The author: A retired professor of government at Smith College, Robertson first learned about President Franklin Roosevelt’s alleged plan for an Allied military occupation of France after its liberation from a former aide to Charles de Gaulle some 30 years ago. In 2004 he heard the same story again and then decided to find out whether it was true. Robertson, who taught precepts in the politics department at Princeton in the early 1950s, also is the author of International Politics Since World War II: A Short History and The International Herald Tribune.
 
The book: Few Americans have ever heard of Roosevelt’s plan to install a military government at the end of World War II, yet many French are aware of it and believe that until the last moment an occupation was imminent, writes Robertson.
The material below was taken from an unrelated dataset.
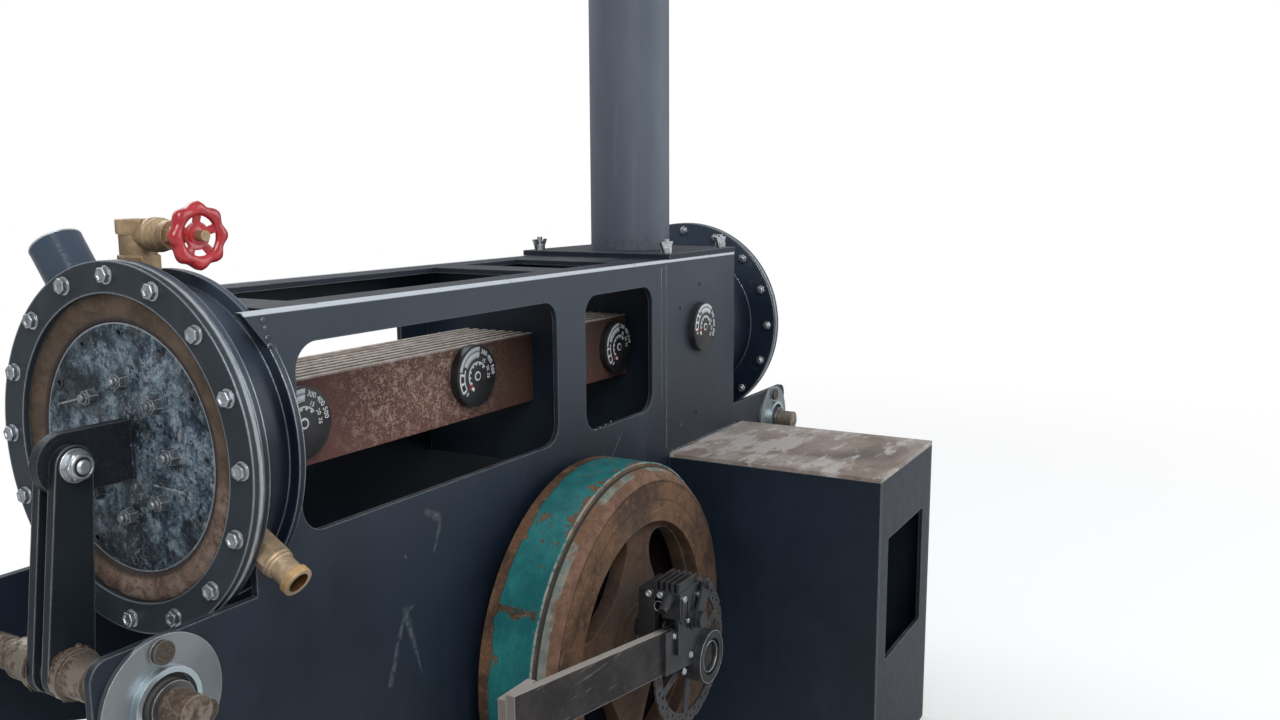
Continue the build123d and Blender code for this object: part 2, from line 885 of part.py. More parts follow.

In When Roosevelt Planned to Govern France, he explores whether Roosevelt really did intend to occupy France, how and why the plan never came to be, why the French still believe it almost did, and why Roosevelt objected to de Gaulle being in power.
 

Opening lines: “Sitting at a dinner table in a Paris apartment in 1979 I listened while an aged former member of General de Gaulle’s wartime entourage told me how, at the time of liberation in 1944, he and several others had turned back a ship crammed with American military government personnel and bales of documents, all destined to establish an American-run military government in liberated France, one that would last for up to a year until elections could take place to determine a genuinely legitimate government for the country. My dinner partner boasted that, standing on the quay with the others, he had sent the Americans packing with all their equipment and elaborate documentation.”
 
Review: Steve Pfarrer of the Daily Hampshire Gazette wrote, “The personality clashes and complex interplay of diplomatic and military events alone make for fascinating reading. But what emerges in the end is a study of how differently history is sometimes interpreted.”